- [WORK INSTRUCTIONS]:
In full and without alteration, repeat the material.

--- START OF MATERIAL PROVIDED ---

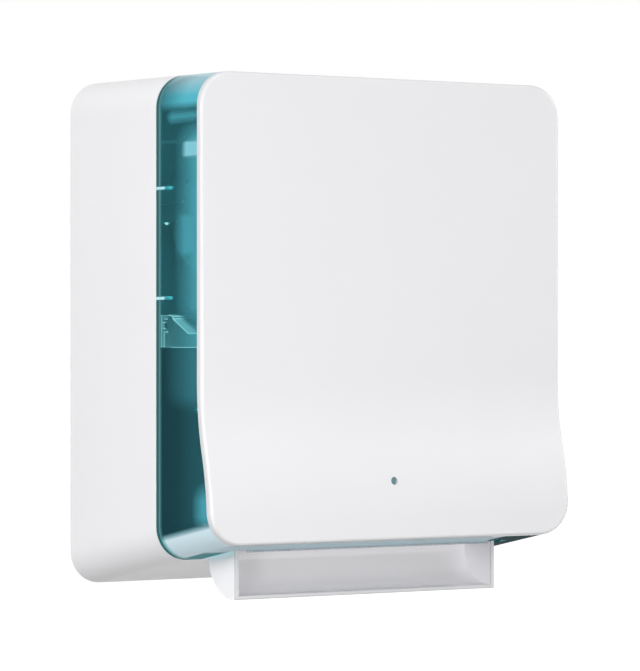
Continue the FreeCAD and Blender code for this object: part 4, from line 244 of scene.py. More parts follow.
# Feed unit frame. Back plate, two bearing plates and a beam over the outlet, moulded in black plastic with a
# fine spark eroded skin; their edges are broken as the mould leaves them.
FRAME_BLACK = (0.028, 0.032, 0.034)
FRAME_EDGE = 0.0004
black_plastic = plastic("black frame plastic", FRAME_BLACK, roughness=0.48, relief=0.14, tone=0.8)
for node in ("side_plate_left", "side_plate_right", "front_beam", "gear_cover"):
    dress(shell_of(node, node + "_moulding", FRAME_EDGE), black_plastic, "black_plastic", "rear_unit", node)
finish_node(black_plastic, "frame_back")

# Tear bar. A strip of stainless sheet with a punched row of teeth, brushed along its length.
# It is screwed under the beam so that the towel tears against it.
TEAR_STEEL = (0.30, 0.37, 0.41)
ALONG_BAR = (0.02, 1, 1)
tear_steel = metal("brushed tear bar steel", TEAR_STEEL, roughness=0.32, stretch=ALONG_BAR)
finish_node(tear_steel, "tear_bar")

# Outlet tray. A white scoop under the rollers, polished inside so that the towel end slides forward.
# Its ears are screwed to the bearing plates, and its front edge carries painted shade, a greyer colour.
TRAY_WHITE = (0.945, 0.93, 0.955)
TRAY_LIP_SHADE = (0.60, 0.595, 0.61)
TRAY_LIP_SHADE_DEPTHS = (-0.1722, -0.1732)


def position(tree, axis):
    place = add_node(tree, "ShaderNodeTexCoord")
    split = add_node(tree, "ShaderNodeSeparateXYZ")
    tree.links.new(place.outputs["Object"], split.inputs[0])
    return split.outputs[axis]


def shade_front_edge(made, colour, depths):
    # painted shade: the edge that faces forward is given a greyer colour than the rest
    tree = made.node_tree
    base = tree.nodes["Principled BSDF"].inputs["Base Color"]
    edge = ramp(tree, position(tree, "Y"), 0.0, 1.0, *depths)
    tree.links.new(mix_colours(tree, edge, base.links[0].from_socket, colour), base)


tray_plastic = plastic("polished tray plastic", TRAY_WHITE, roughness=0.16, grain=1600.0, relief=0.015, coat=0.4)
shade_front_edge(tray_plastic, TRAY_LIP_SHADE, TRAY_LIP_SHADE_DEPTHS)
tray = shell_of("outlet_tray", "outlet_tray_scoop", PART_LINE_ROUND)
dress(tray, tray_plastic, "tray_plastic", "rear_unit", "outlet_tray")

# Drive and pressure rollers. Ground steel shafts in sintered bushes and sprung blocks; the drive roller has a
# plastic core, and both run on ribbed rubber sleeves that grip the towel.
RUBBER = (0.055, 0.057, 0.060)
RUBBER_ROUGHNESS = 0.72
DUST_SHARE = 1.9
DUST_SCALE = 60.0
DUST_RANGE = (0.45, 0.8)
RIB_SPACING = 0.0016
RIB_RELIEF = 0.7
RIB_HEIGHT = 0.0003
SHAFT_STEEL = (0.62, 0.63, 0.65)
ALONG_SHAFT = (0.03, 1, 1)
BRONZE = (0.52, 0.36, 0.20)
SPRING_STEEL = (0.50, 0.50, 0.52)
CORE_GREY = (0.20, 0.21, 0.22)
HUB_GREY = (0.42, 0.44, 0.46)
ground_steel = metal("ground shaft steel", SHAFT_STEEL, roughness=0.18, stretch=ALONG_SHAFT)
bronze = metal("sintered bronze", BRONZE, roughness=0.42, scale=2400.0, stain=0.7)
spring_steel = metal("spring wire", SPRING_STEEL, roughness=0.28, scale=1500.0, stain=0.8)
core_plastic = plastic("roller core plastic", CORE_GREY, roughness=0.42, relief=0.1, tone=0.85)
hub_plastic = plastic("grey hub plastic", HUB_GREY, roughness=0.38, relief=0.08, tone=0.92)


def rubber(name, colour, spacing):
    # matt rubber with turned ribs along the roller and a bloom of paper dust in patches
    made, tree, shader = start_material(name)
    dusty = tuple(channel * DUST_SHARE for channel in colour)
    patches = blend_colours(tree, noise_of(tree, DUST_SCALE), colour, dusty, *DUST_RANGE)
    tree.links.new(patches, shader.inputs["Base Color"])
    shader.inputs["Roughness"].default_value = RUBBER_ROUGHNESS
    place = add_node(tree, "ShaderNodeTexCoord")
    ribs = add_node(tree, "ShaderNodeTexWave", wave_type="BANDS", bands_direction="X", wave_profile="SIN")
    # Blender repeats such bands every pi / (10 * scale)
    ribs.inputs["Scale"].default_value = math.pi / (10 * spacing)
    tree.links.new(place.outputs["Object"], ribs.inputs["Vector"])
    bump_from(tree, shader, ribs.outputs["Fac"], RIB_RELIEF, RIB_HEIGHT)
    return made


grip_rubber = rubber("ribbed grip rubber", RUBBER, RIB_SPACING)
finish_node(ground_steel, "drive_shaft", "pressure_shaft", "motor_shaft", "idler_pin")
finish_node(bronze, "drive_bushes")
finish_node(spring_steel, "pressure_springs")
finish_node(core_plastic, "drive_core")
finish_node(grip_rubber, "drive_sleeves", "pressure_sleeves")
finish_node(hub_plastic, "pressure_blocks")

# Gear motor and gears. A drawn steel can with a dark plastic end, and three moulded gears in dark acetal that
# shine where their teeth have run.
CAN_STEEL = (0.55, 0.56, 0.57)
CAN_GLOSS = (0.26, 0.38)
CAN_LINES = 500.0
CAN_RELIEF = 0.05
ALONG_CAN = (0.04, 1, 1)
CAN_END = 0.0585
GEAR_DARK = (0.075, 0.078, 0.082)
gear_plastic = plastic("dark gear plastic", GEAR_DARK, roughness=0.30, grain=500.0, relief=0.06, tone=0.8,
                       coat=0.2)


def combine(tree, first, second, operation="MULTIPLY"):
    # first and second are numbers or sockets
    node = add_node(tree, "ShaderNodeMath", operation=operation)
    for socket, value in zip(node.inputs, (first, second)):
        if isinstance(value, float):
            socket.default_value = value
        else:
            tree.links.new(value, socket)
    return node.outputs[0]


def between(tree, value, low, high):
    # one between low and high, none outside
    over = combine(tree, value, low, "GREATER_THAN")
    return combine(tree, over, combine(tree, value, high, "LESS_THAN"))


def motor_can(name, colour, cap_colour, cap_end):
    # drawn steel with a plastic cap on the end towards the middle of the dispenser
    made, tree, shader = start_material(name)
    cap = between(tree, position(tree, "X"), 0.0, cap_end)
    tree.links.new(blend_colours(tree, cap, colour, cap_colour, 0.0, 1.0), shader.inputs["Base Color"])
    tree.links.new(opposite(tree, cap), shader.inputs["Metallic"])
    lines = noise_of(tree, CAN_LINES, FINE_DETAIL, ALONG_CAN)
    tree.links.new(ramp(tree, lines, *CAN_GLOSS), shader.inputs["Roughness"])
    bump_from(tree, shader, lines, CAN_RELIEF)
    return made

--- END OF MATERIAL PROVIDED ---

- [OUTPUT BELOW]:
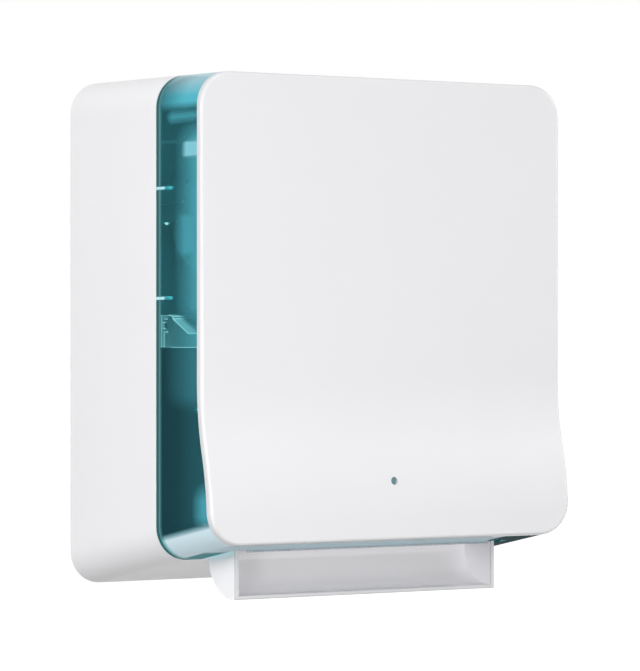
Continue the FreeCAD and Blender code for this object: part 4, from line 244 of scene.py. More parts follow.
# Feed unit frame. Back plate, two bearing plates and a beam over the outlet, moulded in black plastic with a
# fine spark eroded skin; their edges are broken as the mould leaves them.
FRAME_BLACK = (0.028, 0.032, 0.034)
FRAME_EDGE = 0.0004
black_plastic = plastic("black frame plastic", FRAME_BLACK, roughness=0.48, relief=0.14, tone=0.8)
for node in ("side_plate_left", "side_plate_right", "front_beam", "gear_cover"):
    dress(shell_of(node, node + "_moulding", FRAME_EDGE), black_plastic, "black_plastic", "rear_unit", node)
finish_node(black_plastic, "frame_back")

# Tear bar. A strip of stainless sheet with a punched row of teeth, brushed along its length.
# It is screwed under the beam so that the towel tears against it.
TEAR_STEEL = (0.30, 0.37, 0.41)
ALONG_BAR = (0.02, 1, 1)
tear_steel = metal("brushed tear bar steel", TEAR_STEEL, roughness=0.32, stretch=ALONG_BAR)
finish_node(tear_steel, "tear_bar")

# Outlet tray. A white scoop under the rollers, polished inside so that the towel end slides forward.
# Its ears are screwed to the bearing plates, and its front edge carries painted shade, a greyer colour.
TRAY_WHITE = (0.945, 0.93, 0.955)
TRAY_LIP_SHADE = (0.60, 0.595, 0.61)
TRAY_LIP_SHADE_DEPTHS = (-0.1722, -0.1732)


def position(tree, axis):
    place = add_node(tree, "ShaderNodeTexCoord")
    split = add_node(tree, "ShaderNodeSeparateXYZ")
    tree.links.new(place.outputs["Object"], split.inputs[0])
    return split.outputs[axis]


def shade_front_edge(made, colour, depths):
    # painted shade: the edge that faces forward is given a greyer colour than the rest
    tree = made.node_tree
    base = tree.nodes["Principled BSDF"].inputs["Base Color"]
    edge = ramp(tree, position(tree, "Y"), 0.0, 1.0, *depths)
    tree.links.new(mix_colours(tree, edge, base.links[0].from_socket, colour), base)


tray_plastic = plastic("polished tray plastic", TRAY_WHITE, roughness=0.16, grain=1600.0, relief=0.015, coat=0.4)
shade_front_edge(tray_plastic, TRAY_LIP_SHADE, TRAY_LIP_SHADE_DEPTHS)
tray = shell_of("outlet_tray", "outlet_tray_scoop", PART_LINE_ROUND)
dress(tray, tray_plastic, "tray_plastic", "rear_unit", "outlet_tray")

# Drive and pressure rollers. Ground steel shafts in sintered bushes and sprung blocks; the drive roller has a
# plastic core, and both run on ribbed rubber sleeves that grip the towel.
RUBBER = (0.055, 0.057, 0.060)
RUBBER_ROUGHNESS = 0.72
DUST_SHARE = 1.9
DUST_SCALE = 60.0
DUST_RANGE = (0.45, 0.8)
RIB_SPACING = 0.0016
RIB_RELIEF = 0.7
RIB_HEIGHT = 0.0003
SHAFT_STEEL = (0.62, 0.63, 0.65)
ALONG_SHAFT = (0.03, 1, 1)
BRONZE = (0.52, 0.36, 0.20)
SPRING_STEEL = (0.50, 0.50, 0.52)
CORE_GREY = (0.20, 0.21, 0.22)
HUB_GREY = (0.42, 0.44, 0.46)
ground_steel = metal("ground shaft steel", SHAFT_STEEL, roughness=0.18, stretch=ALONG_SHAFT)
bronze = metal("sintered bronze", BRONZE, roughness=0.42, scale=2400.0, stain=0.7)
spring_steel = metal("spring wire", SPRING_STEEL, roughness=0.28, scale=1500.0, stain=0.8)
core_plastic = plastic("roller core plastic", CORE_GREY, roughness=0.42, relief=0.1, tone=0.85)
hub_plastic = plastic("grey hub plastic", HUB_GREY, roughness=0.38, relief=0.08, tone=0.92)


def rubber(name, colour, spacing):
    # matt rubber with turned ribs along the roller and a bloom of paper dust in patches
    made, tree, shader = start_material(name)
    dusty = tuple(channel * DUST_SHARE for channel in colour)
    patches = blend_colours(tree, noise_of(tree, DUST_SCALE), colour, dusty, *DUST_RANGE)
    tree.links.new(patches, shader.inputs["Base Color"])
    shader.inputs["Roughness"].default_value = RUBBER_ROUGHNESS
    place = add_node(tree, "ShaderNodeTexCoord")
    ribs = add_node(tree, "ShaderNodeTexWave", wave_type="BANDS", bands_direction="X", wave_profile="SIN")
    # Blender repeats such bands every pi / (10 * scale)
    ribs.inputs["Scale"].default_value = math.pi / (10 * spacing)
    tree.links.new(place.outputs["Object"], ribs.inputs["Vector"])
    bump_from(tree, shader, ribs.outputs["Fac"], RIB_RELIEF, RIB_HEIGHT)
    return made


grip_rubber = rubber("ribbed grip rubber", RUBBER, RIB_SPACING)
finish_node(ground_steel, "drive_shaft", "pressure_shaft", "motor_shaft", "idler_pin")
finish_node(bronze, "drive_bushes")
finish_node(spring_steel, "pressure_springs")
finish_node(core_plastic, "drive_core")
finish_node(grip_rubber, "drive_sleeves", "pressure_sleeves")
finish_node(hub_plastic, "pressure_blocks")

# Gear motor and gears. A drawn steel can with a dark plastic end, and three moulded gears in dark acetal that
# shine where their teeth have run.
CAN_STEEL = (0.55, 0.56, 0.57)
CAN_GLOSS = (0.26, 0.38)
CAN_LINES = 500.0
CAN_RELIEF = 0.05
ALONG_CAN = (0.04, 1, 1)
CAN_END = 0.0585
GEAR_DARK = (0.075, 0.078, 0.082)
gear_plastic = plastic("dark gear plastic", GEAR_DARK, roughness=0.30, grain=500.0, relief=0.06, tone=0.8,
                       coat=0.2)


def combine(tree, first, second, operation="MULTIPLY"):
    # first and second are numbers or sockets
    node = add_node(tree, "ShaderNodeMath", operation=operation)
    for socket, value in zip(node.inputs, (first, second)):
        if isinstance(value, float):
            socket.default_value = value
        else:
            tree.links.new(value, socket)
    return node.outputs[0]


def between(tree, value, low, high):
    # one between low and high, none outside
    over = combine(tree, value, low, "GREATER_THAN")
    return combine(tree, over, combine(tree, value, high, "LESS_THAN"))


def motor_can(name, colour, cap_colour, cap_end):
    # drawn steel with a plastic cap on the end towards the middle of the dispenser
    made, tree, shader = start_material(name)
    cap = between(tree, position(tree, "X"), 0.0, cap_end)
    tree.links.new(blend_colours(tree, cap, colour, cap_colour, 0.0, 1.0), shader.inputs["Base Color"])
    tree.links.new(opposite(tree, cap), shader.inputs["Metallic"])
    lines = noise_of(tree, CAN_LINES, FINE_DETAIL, ALONG_CAN)
    tree.links.new(ramp(tree, lines, *CAN_GLOSS), shader.inputs["Roughness"])
    bump_from(tree, shader, lines, CAN_RELIEF)
    return made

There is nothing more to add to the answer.